The famous phrase “This too shall pass” does not actually appear in the Bible, at least not in that form, though there are similar thoughts to be found in the Scriptures. It is a catchy phrase however and a profound thought conspicuously appropriate for times such as these. We are all caught up in a maelstrom of tumultuous events that is unnerving. I for one cannot remember a March without basketball or an April without the Masters Golf tournament.
Of course, for the people who have been knocked off their feet by the coronavirus – and the growing number who have lost their lives – this event is much more somber than a cancelled sports event. It literally is a matter of life and death; that is why so much of our country is being shut down.

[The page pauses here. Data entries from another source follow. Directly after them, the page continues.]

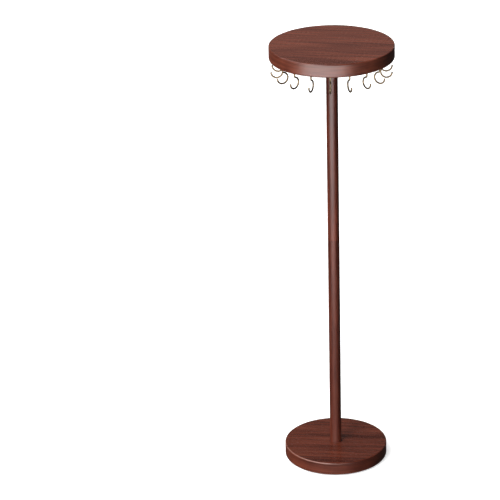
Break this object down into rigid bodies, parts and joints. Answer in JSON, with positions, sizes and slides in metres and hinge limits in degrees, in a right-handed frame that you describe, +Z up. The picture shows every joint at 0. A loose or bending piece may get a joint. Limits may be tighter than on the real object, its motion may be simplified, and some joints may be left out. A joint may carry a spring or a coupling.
{
  "type": "hook stand",
  "caption": "Tall wooden hook stand: a round head on a slim post and a round base, with a ring of small brass screw hooks under the head's rim.",
  "frame": {"origin": "centre of the felt pad's underside, where the stand rests", "axes": "+Z up along the post; hook_01 points along -Y"},
  "size_m": [0.12, 0.12, 0.4343],
  "materials": {
    "pad_felt": "dark brown wool felt",
    "base_wood": "dark red-brown stain under satin lacquer",
    "post_wood": "dark red-brown stain under satin lacquer",
    "head_wood": "dark red-brown stain under satin lacquer",
    "hook_brass": "polished, pale",
    "screw_steel": "zinc plated"
  },
  "bodies": {
    "root": {"felt_pad": "pad_felt", "base_disc": "base_wood", "base_screw": "screw_steel", "post_lower": "post_wood", "post_upper": "post_wood", "joint_screw": "screw_steel", "head_screw": "screw_steel", "head_disc": "head_wood", "hook_01": "hook_brass", "hook_02": "hook_brass", "hook_03": "hook_brass", "hook_04": "hook_brass", "hook_05": "hook_brass", "hook_06": "hook_brass", "hook_07": "hook_brass", "hook_08": "hook_brass", "hook_09": "hook_brass", "hook_10": "hook_brass", "hook_11": "hook_brass", "hook_12": "hook_brass", "hook_13": "hook_brass", "hook_14": "hook_brass", "hook_15": "hook_brass", "hook_16": "hook_brass", "hook_17": "hook_brass", "hook_18": "hook_brass"}
  },
  "joints": []
}
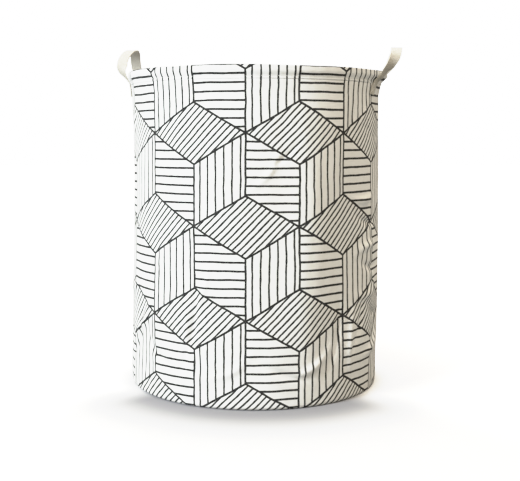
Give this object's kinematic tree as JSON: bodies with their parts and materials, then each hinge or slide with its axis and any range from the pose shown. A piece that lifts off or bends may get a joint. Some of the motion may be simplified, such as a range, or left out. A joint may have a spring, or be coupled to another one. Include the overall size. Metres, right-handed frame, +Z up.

Times such as these evoke fear and anxiety not easily waved away, but we do need to keep in mind that ancient wisdom of whatever origin – this too shall pass. Without question we are in the midst of a serious crisis, and no one can say with certainty how long it will last. We can be certain that it is taking a toll on our economy, especially those who earn their daily bread with service jobs that offer no paid vacation or health care coverage. There are millions among us who have scant if any savings set aside for rainy days. They are suffering already and their plight is growing worse by the day.
We are told to avoid public gatherings, to stay home as much as we can, but we dare not let that instruction disrupt our relationship with family, friends and neighbors. If there was ever a time when we all need to pull together, that time is now and it’s hard to do when you are discouraged from socializing with other people. We have to find ways around that proscription. Maybe this once that new digital technology will work to our benefit – enabling us to communicate with others via our digital devices while avoiding their direct company.
Those of us who already work from home are especially fortunate in this crisis because we and continue working and earning our daily bread. But we all must contend with a crisis of the spirit when it is tempting to withdraw from human contact and yield to depression. We have to resist that temptation. It is imperative that we keep our spirits up and encourage our friends and neighbors to do the same.
One thing must be clear to all – the current crisis will not deter us from our primary mission of offering support and assistance to wounded veterans. As a virtual organization, we are uniquely suited to continue our work without let up, and that is what we will do.
Remember the ancient wisdom wherever it came from – this too shall pass, normal life will return and we will know our shared sacrifice enabled us to avoid a much worse catastrophe. Hang in there.